Indeed Halak seemed to be undone. At one point, with just under seven minutes left in the third period, as the Flyers wound the puck around the offensive boards, Halak slowly backed up into his crease and simply caught and edge and fell over backward. Given the way Halak looked at the end of the game, it isn't inconceivable that Habs coach Jacques Martin, who pulled his goalie in Game 1, might opt to go back to Carey Price on Thursday. He did not address that issue after the game.

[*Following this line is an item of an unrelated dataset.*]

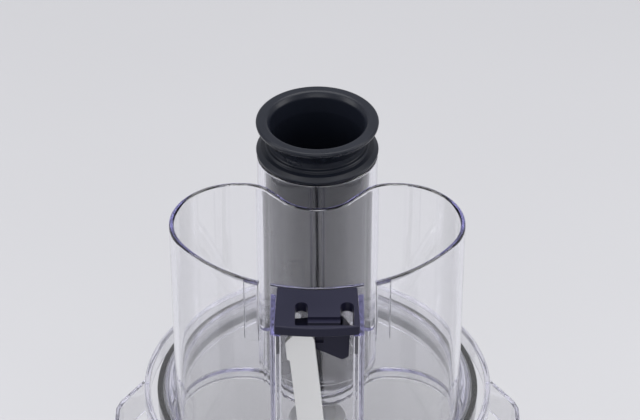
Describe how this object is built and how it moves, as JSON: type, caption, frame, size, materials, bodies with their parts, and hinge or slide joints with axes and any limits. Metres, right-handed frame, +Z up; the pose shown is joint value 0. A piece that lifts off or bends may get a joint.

There were no such issues with Leighton, who could become the first Flyers goalie to forge three straight playoff shutouts. Still, the shot total of 30 was misleading in one sense. Although Leighton's emergence is legit and his confidence is obvious, his defense did two things to keep most of the shots from overwhelming him: They cleared most of his rebounds and sacrificed shots from the outside, in return for being able to clog the middle and get in the way of Montreal's forwards.

Leighton's best save may have come during a Canadiens power play in third period when Montreal worked the puck back to P.K. Subban in the middle of the ice. With Scott Gomez screening him in front, Leighton looked around the screen, pulling himself to the side, and gloved Subban's slapper out of the air.

Listen to Martin after the game and a read-between-the-lines will show a respectful, but less effusive view of Leighton's performance. "I'm surprised we haven't scored," Martin said. "We need to do a better job in certain areas. We have to find better ways to get better net presence. We spent a lot more time in their zone tonight [than in Game 1], but we need to make some adjustments for Game 3." After a 6-0 loss on Sunday and a 3-0 whiff on Tuesday, the Canadiens now have their first double bagel in the postseason in three decades, and their futility is making an opportunistic goalie look like a fortified wall.